Mandhani spoke on the impact of live streaming of court proceedings on the general public.

She said, “Gujarat High Court was the first to allow live streaming. I went to the first video the Gujarat High Court uploaded… I went through the comments… I saw people were surprised— out of their minds… Their idea of the courtroom had been very Bollywoodesque and live streaming actually managed to change that.” 

Mandhani added that the need for accessibility is not just limited to the Supreme Court and high courts. According to her, it is equally important for trial courts because that is where law takes form, and where procedure is actually applied. 

Sebastian added that even as live streaming has started gaining ground, the audience and traffic on their site has kept increasing. Giving the example of the live streaming of the hijab matter in the Karnataka High Court, he described how their live tweeting of the hearing got a lot of engagement as people were interested to read about court proceedings. 

Bhatia spoke on the impact of courts being compelled into greater media interaction as a consequence of live streaming and tweeting.  

He said, “In other [legal] systems … there is an internal check… If you look at the Supreme Court of Kenya, where constitutional cases are broadcast … there is still a certain kind of expected way in which lawyers and judges interact, which makes it difficult to take a clip out of context and use it to fuel something because you are bound to a certain kind of legal language. For example, in the Maharashtra case, you will argue Tenth Schedule in a certain language and vocabulary. The problem is that, in our courts, that tradition has long been lost.

Recently, somebody brought to the court a case for legislating [Uniform Civil Code]. If someone tried that in the [United States], Kenya or South Africa, you will never get to court.

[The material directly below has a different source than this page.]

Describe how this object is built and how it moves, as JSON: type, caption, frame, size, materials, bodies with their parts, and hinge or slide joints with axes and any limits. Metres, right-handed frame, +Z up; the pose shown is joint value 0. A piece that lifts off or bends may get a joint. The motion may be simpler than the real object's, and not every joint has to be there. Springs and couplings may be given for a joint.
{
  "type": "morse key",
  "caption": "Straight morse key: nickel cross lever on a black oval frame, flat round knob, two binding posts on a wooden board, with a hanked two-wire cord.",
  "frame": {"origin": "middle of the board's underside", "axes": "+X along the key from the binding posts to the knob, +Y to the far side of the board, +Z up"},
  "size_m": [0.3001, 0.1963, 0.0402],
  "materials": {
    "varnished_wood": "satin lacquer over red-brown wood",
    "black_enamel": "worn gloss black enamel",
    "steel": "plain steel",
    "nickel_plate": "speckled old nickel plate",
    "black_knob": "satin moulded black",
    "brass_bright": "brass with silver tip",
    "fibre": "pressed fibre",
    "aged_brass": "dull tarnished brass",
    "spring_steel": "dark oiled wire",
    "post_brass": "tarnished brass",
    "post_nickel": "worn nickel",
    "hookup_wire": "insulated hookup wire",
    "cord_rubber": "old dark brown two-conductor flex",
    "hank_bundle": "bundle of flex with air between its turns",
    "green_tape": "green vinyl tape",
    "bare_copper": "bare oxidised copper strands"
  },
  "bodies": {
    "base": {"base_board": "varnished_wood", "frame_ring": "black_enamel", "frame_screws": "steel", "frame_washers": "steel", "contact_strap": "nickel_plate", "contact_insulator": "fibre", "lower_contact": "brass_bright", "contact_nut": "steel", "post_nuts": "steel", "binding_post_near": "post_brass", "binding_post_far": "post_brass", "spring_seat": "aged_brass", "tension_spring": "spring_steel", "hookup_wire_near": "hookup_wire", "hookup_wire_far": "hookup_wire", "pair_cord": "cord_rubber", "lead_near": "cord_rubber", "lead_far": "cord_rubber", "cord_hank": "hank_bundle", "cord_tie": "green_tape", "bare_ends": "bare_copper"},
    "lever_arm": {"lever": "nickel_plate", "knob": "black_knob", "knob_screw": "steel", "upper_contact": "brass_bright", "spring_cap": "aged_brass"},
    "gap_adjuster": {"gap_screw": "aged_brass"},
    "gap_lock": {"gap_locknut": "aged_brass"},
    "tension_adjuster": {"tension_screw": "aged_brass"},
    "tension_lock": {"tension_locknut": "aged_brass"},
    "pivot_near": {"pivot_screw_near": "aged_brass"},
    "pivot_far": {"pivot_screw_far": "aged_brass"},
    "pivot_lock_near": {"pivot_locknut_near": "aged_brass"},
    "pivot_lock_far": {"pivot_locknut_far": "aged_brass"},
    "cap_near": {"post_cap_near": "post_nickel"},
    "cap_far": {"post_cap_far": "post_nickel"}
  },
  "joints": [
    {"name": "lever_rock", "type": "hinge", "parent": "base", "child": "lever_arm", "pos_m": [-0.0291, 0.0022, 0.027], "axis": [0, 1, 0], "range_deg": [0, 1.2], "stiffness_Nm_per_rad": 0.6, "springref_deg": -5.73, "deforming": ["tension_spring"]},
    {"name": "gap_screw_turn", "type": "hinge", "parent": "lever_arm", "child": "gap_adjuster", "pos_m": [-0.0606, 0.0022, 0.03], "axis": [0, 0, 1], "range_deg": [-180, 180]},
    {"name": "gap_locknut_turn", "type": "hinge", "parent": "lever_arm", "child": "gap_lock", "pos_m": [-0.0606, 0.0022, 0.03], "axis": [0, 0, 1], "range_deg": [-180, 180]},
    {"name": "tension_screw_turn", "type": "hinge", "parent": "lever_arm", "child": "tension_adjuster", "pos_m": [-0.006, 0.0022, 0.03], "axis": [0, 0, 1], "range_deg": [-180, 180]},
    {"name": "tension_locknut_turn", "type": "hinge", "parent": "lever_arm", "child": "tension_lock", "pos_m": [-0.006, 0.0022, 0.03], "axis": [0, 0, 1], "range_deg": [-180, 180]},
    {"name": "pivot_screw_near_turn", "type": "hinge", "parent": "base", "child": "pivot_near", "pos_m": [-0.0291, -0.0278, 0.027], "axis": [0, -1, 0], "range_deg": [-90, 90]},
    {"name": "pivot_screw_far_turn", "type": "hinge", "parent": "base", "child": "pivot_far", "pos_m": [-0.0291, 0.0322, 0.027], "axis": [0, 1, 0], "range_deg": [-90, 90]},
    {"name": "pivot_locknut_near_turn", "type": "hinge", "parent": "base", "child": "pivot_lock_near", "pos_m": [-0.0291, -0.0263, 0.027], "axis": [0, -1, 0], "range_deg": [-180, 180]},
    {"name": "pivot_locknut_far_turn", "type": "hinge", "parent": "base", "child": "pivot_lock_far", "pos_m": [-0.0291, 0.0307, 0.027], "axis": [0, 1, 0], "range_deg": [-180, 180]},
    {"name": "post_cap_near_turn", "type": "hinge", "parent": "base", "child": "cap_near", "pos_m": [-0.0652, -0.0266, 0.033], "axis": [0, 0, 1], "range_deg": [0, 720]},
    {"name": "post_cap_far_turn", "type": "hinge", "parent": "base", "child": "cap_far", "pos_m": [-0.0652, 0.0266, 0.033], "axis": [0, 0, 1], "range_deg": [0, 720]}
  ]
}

You will be dismissed in the chambers.

If the court is saying no in such cases, then that refusal is used to declare the court pro-Muslim or pro-Christian.”

Bhatia also stated that increased accessibility of courts sometimes leads to court proceedings being misrepresented by the media to fuel passions. 

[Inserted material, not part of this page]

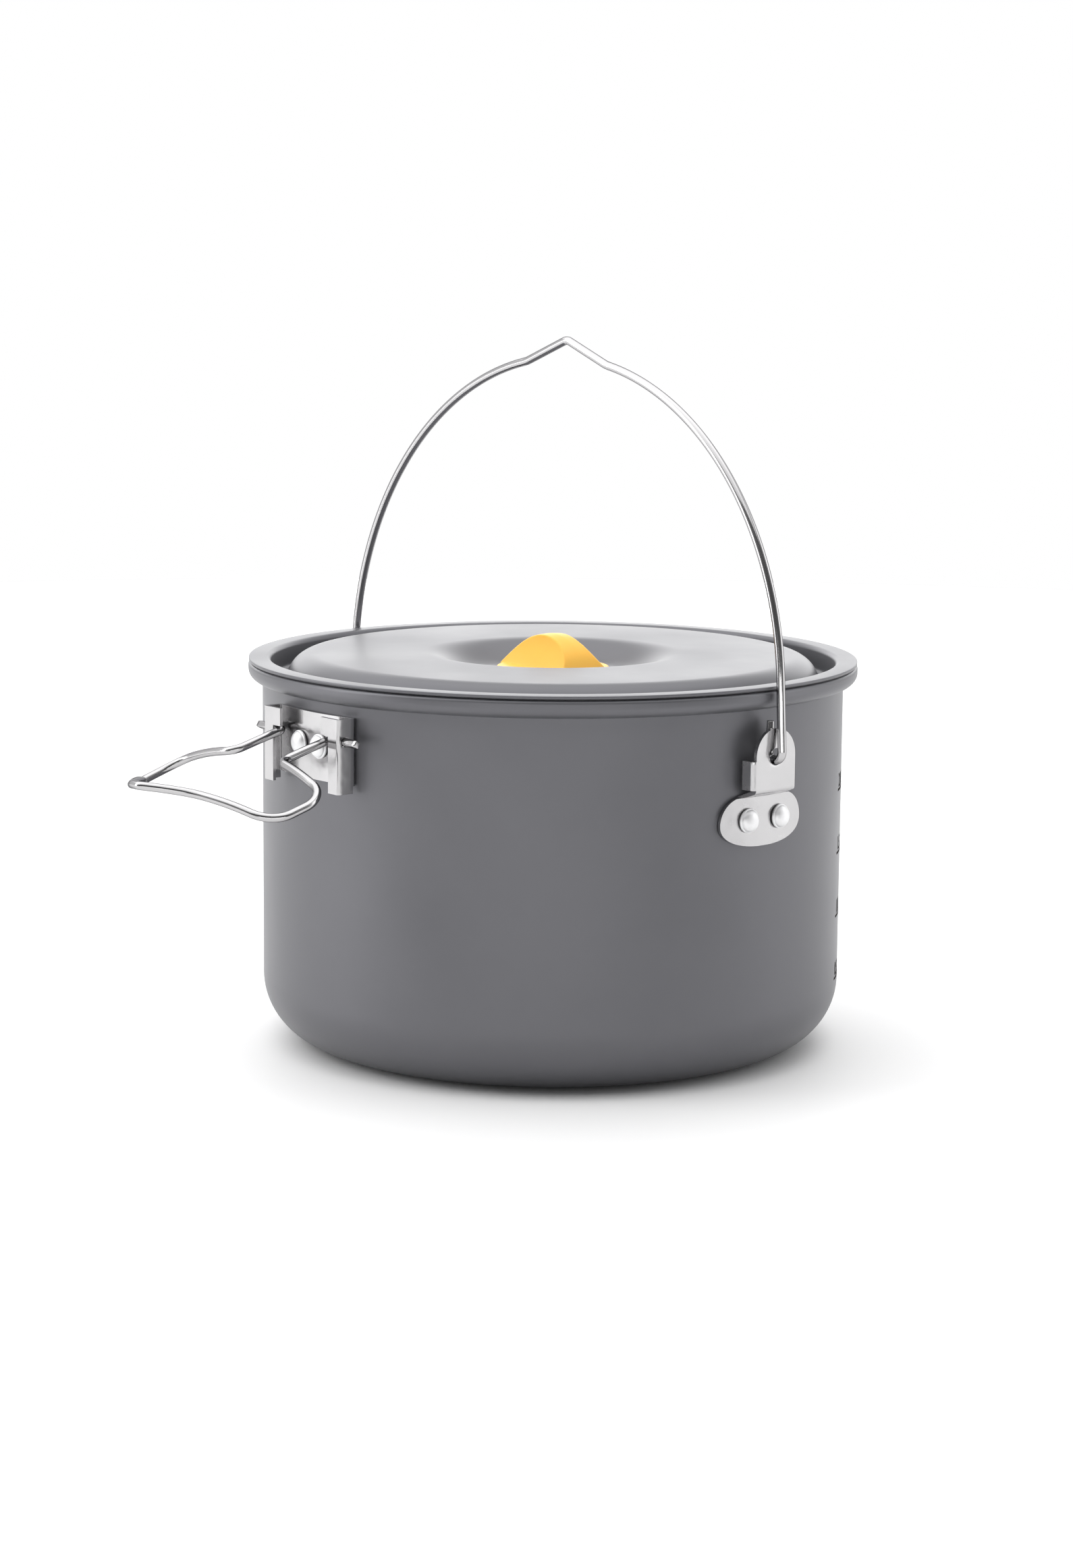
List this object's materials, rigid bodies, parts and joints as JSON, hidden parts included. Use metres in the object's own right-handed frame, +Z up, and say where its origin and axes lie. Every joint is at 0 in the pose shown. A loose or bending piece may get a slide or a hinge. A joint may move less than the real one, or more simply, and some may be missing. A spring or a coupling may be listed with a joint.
{
  "type": "camping cook pot",
  "caption": "Round camping pot with rolled rim, pressed lid with a dished moulded knob, swinging wire bail on riveted lugs and a folding wire side handle.",
  "frame": {"origin": "centre of the flat underside of the pot's base", "axes": "+Z up; +X through the right-hand bail lug, along the bail's pivot line; the side handle points about along -Y"},
  "size_m": [0.201, 0.2494, 0.2205],
  "materials": {
    "anodised": "hard anodised, fine satin",
    "knob_plastic": "moulded, satin",
    "wire": "bright drawn stainless wire",
    "sheet_steel": "bright pressed stainless sheet",
    "rivet": "bright headed aluminium",
    "screw_steel": "zinc-plated screw and washer",
    "brass": "turned"
  },
  "bodies": {
    "pot": {"pot_shell": "anodised", "bail_lug_right": "sheet_steel", "bail_lug_left": "sheet_steel", "handle_bracket": "sheet_steel", "lug_rivet_right_1": "rivet", "lug_rivet_right_2": "rivet", "lug_rivet_left_1": "rivet", "lug_rivet_left_2": "rivet", "bracket_rivet_1": "rivet", "bracket_rivet_2": "rivet"},
    "lid": {"lid_pan": "anodised", "lid_knob": "knob_plastic", "knob_insert": "brass", "knob_screw": "screw_steel", "knob_washer": "screw_steel"},
    "bail": {"bail_wire": "wire"},
    "side_handle": {"side_handle_wire": "wire"}
  },
  "joints": [
    {"name": "bail_swing", "type": "hinge", "parent": "pot", "child": "bail", "pos_m": [0, 0, 0.0995], "axis": [1, 0, 0], "range_deg": [-124, 76]},
    {"name": "side_handle_fold", "type": "hinge", "parent": "pot", "child": "side_handle", "pos_m": [-0.00732, -0.09301, 0.104], "axis": [0.9969, -0.0785, 0], "range_deg": [0, 75]},
    {"name": "lid_lift", "type": "slide", "parent": "pot", "child": "lid", "axis": [0, 0, 1], "range_m": [0, 0.0015]}
  ]
}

He recalled a recent hearing in the hate speech case, where Solicitor General Tushar Mehta had referred to certain speeches made by a DMK spokesperson calling for the “butchering of Brahmins”, arguing that it should be considered hate speech. 

Upon hearing this, Justice Joseph had smiled and when SG Mehta had said it was no laughing matter, Justice Joseph had asked Mehta if he knew who Periyar was, apparently referencing the vast anti-Brahmin rhetoric of the father of the Dravidian movement, to underline the fact that such speech was commonplace among the proponents of the Dravidian movement. 

Bhatia added, “There were articles saying Supreme Court Justice [K.M.] Joseph is justifying genocide… This is just misreporting.